# GIVEN DATA:
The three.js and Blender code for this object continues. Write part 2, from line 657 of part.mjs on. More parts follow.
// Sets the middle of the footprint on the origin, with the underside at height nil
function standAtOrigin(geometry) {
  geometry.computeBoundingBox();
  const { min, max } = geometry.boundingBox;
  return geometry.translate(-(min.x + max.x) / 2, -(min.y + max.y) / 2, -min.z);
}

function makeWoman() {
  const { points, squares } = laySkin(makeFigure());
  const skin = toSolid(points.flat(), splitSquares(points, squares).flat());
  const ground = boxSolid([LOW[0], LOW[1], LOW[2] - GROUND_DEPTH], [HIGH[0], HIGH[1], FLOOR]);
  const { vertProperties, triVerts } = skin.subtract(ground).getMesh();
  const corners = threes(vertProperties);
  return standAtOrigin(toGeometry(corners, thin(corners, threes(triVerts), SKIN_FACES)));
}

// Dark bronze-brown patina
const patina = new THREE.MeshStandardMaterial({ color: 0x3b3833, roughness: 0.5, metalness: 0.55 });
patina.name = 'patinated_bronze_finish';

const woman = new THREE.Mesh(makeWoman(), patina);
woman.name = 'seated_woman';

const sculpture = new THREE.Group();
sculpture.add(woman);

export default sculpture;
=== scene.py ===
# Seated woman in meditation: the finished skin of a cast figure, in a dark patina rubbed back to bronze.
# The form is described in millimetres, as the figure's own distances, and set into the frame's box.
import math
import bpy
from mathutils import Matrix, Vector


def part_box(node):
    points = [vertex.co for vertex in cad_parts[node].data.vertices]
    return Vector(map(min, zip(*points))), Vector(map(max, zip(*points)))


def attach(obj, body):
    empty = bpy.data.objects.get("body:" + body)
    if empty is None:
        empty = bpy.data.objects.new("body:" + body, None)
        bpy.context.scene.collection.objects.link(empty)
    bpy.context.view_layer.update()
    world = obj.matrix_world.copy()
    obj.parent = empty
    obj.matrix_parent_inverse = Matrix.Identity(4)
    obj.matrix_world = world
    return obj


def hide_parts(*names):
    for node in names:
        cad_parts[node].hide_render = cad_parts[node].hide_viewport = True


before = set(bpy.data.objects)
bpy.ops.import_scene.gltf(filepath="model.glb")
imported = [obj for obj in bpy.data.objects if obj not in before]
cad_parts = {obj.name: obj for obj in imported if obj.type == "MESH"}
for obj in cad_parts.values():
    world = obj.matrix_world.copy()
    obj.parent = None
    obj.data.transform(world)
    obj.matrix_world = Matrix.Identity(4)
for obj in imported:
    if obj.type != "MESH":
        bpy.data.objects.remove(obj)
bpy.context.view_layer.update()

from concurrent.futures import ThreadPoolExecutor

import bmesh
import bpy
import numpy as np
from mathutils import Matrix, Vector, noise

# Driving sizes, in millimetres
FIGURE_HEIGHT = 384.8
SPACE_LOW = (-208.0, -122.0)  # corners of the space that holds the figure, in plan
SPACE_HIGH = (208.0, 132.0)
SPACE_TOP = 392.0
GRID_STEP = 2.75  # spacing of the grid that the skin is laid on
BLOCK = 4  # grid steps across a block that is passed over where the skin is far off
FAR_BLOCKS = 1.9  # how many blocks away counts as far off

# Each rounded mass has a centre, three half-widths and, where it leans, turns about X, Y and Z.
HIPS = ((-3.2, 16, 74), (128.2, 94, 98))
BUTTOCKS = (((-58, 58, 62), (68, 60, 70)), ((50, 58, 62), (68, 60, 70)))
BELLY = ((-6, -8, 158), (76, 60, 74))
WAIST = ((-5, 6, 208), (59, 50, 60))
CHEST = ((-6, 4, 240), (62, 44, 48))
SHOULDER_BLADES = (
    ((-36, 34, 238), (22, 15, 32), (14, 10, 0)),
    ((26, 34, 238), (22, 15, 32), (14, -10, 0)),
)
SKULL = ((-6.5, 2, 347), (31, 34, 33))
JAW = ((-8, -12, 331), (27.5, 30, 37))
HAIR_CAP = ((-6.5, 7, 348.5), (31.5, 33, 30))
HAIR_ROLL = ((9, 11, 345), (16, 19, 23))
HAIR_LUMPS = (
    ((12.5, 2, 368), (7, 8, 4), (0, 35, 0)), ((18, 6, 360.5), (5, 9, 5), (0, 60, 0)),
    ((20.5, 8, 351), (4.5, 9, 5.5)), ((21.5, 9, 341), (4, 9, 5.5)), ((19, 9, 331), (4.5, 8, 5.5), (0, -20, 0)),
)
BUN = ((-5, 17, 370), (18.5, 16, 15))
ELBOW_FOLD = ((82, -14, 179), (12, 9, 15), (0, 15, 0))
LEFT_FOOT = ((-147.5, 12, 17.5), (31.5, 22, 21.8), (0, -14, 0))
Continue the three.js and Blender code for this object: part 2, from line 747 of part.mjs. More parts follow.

# WHAT THE TASK ASKS:
Output exactly the lines running from the line containing "const woman = new" through the line containing "FAR_BLOCKS = 1.9", and only those lines.

# EXERCISE SOLUTION:
const woman = new THREE.Mesh(makeWoman(), patina);
woman.name = 'seated_woman';

const sculpture = new THREE.Group();
sculpture.add(woman);

export default sculpture;
=== scene.py ===
# Seated woman in meditation: the finished skin of a cast figure, in a dark patina rubbed back to bronze.
# The form is described in millimetres, as the figure's own distances, and set into the frame's box.
import math
import bpy
from mathutils import Matrix, Vector


def part_box(node):
    points = [vertex.co for vertex in cad_parts[node].data.vertices]
    return Vector(map(min, zip(*points))), Vector(map(max, zip(*points)))


def attach(obj, body):
    empty = bpy.data.objects.get("body:" + body)
    if empty is None:
        empty = bpy.data.objects.new("body:" + body, None)
        bpy.context.scene.collection.objects.link(empty)
    bpy.context.view_layer.update()
    world = obj.matrix_world.copy()
    obj.parent = empty
    obj.matrix_parent_inverse = Matrix.Identity(4)
    obj.matrix_world = world
    return obj


def hide_parts(*names):
    for node in names:
        cad_parts[node].hide_render = cad_parts[node].hide_viewport = True


before = set(bpy.data.objects)
bpy.ops.import_scene.gltf(filepath="model.glb")
imported = [obj for obj in bpy.data.objects if obj not in before]
cad_parts = {obj.name: obj for obj in imported if obj.type == "MESH"}
for obj in cad_parts.values():
    world = obj.matrix_world.copy()
    obj.parent = None
    obj.data.transform(world)
    obj.matrix_world = Matrix.Identity(4)
for obj in imported:
    if obj.type != "MESH":
        bpy.data.objects.remove(obj)
bpy.context.view_layer.update()

from concurrent.futures import ThreadPoolExecutor

import bmesh
import bpy
import numpy as np
from mathutils import Matrix, Vector, noise

# Driving sizes, in millimetres
FIGURE_HEIGHT = 384.8
SPACE_LOW = (-208.0, -122.0)  # corners of the space that holds the figure, in plan
SPACE_HIGH = (208.0, 132.0)
SPACE_TOP = 392.0
GRID_STEP = 2.75  # spacing of the grid that the skin is laid on
BLOCK = 4  # grid steps across a block that is passed over where the skin is far off
FAR_BLOCKS = 1.9  # how many blocks away counts as far off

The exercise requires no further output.